For the listing that follows, give again exactly the lines from the one with "bpy.data.objects.remove(obj)" to the one with "return Matrix.Translation(Vector((x, y, z))", including both.

> _EXERCISE DATA_:
******************************

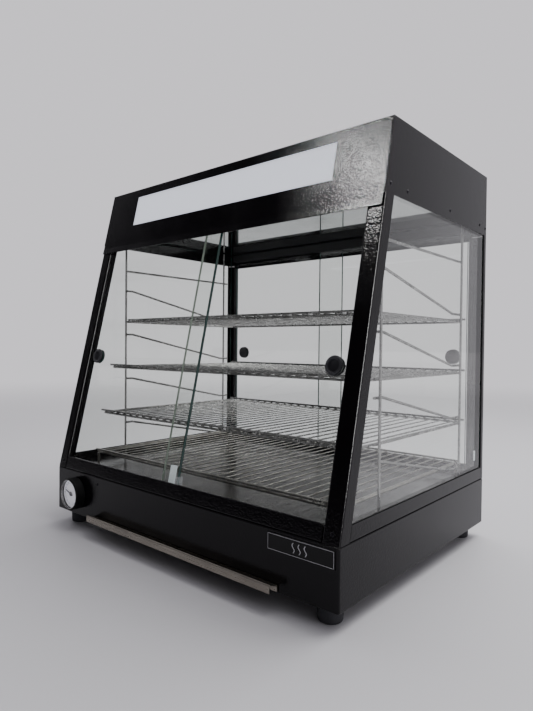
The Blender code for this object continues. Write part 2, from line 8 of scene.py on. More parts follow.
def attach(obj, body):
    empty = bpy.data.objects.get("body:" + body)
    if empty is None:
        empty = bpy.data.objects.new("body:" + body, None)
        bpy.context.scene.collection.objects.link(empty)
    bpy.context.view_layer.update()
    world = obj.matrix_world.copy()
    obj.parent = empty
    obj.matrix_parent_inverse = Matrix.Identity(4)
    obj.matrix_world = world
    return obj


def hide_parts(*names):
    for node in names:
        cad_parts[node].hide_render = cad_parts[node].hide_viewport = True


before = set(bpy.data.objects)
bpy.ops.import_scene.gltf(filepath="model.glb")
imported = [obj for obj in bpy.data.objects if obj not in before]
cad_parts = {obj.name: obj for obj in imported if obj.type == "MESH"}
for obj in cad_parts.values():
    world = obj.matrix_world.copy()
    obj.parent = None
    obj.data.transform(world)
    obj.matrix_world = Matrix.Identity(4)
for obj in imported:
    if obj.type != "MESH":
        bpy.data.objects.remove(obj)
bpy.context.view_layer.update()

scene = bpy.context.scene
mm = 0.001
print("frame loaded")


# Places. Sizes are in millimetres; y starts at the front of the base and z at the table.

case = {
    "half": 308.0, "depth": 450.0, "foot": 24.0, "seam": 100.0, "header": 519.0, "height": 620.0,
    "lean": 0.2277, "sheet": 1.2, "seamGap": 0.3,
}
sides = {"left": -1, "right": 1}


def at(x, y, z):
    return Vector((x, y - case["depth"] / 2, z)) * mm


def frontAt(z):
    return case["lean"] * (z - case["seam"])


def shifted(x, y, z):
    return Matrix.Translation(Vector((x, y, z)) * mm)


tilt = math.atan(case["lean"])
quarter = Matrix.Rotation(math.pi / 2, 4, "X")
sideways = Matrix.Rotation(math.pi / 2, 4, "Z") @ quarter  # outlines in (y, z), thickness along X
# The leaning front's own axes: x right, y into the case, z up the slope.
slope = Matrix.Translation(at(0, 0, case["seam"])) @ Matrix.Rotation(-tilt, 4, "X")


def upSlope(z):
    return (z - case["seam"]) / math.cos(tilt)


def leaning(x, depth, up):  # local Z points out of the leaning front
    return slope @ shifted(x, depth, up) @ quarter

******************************

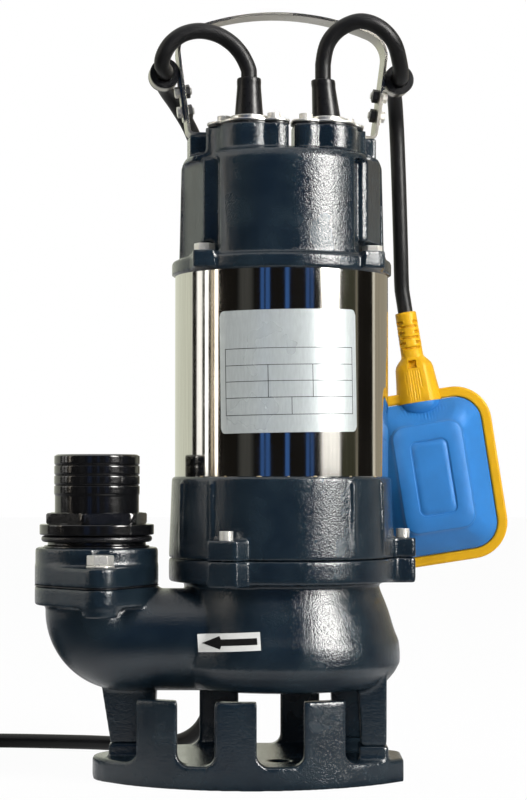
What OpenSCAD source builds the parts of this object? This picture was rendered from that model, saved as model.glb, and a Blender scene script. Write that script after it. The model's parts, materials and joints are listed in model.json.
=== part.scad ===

******************************

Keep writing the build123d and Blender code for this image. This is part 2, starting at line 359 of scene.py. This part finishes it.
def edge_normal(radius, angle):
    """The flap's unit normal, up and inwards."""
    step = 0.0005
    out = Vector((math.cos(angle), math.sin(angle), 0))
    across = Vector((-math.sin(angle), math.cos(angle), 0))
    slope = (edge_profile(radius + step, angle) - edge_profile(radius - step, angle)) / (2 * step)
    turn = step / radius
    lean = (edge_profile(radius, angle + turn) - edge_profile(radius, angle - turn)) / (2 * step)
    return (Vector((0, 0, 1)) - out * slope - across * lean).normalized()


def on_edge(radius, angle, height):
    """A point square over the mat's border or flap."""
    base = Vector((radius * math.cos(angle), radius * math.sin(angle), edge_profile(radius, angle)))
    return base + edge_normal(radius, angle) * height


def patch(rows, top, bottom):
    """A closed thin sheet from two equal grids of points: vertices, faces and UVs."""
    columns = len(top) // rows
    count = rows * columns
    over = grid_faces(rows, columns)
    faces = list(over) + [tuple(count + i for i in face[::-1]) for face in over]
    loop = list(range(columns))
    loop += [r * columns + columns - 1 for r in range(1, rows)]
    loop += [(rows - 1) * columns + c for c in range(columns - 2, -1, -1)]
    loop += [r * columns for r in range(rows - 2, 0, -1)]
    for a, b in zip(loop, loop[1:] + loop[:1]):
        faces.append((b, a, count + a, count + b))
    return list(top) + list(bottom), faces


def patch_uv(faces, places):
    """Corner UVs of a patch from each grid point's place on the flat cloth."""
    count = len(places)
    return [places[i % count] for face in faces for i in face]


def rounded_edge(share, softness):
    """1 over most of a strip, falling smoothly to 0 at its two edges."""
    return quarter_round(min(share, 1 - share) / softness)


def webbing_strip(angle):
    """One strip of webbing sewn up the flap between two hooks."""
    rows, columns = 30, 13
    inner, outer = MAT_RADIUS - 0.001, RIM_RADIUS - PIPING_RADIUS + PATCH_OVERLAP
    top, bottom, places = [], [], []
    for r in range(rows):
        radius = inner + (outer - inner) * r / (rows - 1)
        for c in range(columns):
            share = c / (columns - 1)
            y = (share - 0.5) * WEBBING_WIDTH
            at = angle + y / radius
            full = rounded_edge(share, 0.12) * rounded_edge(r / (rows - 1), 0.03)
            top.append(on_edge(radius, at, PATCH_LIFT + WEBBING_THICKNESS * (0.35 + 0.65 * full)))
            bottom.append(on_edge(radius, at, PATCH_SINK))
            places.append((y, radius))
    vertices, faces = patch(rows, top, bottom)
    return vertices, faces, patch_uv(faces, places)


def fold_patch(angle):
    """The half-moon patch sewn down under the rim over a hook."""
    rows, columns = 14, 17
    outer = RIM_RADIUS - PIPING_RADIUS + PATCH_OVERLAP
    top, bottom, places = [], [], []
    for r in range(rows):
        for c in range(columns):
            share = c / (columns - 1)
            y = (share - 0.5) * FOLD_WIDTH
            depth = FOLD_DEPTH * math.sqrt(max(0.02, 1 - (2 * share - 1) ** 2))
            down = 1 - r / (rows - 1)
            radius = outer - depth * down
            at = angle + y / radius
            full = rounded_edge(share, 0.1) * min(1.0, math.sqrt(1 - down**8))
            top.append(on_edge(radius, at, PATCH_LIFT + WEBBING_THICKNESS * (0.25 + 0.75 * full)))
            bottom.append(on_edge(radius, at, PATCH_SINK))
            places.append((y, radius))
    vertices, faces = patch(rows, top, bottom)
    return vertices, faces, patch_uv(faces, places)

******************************

> _PROBLEM SOLUTION_:
        bpy.data.objects.remove(obj)
bpy.context.view_layer.update()

scene = bpy.context.scene
mm = 0.001
print("frame loaded")


# Places. Sizes are in millimetres; y starts at the front of the base and z at the table.

case = {
    "half": 308.0, "depth": 450.0, "foot": 24.0, "seam": 100.0, "header": 519.0, "height": 620.0,
    "lean": 0.2277, "sheet": 1.2, "seamGap": 0.3,
}
sides = {"left": -1, "right": 1}


def at(x, y, z):
    return Vector((x, y - case["depth"] / 2, z)) * mm


def frontAt(z):
    return case["lean"] * (z - case["seam"])


def shifted(x, y, z):
    return Matrix.Translation(Vector((x, y, z)) * mm)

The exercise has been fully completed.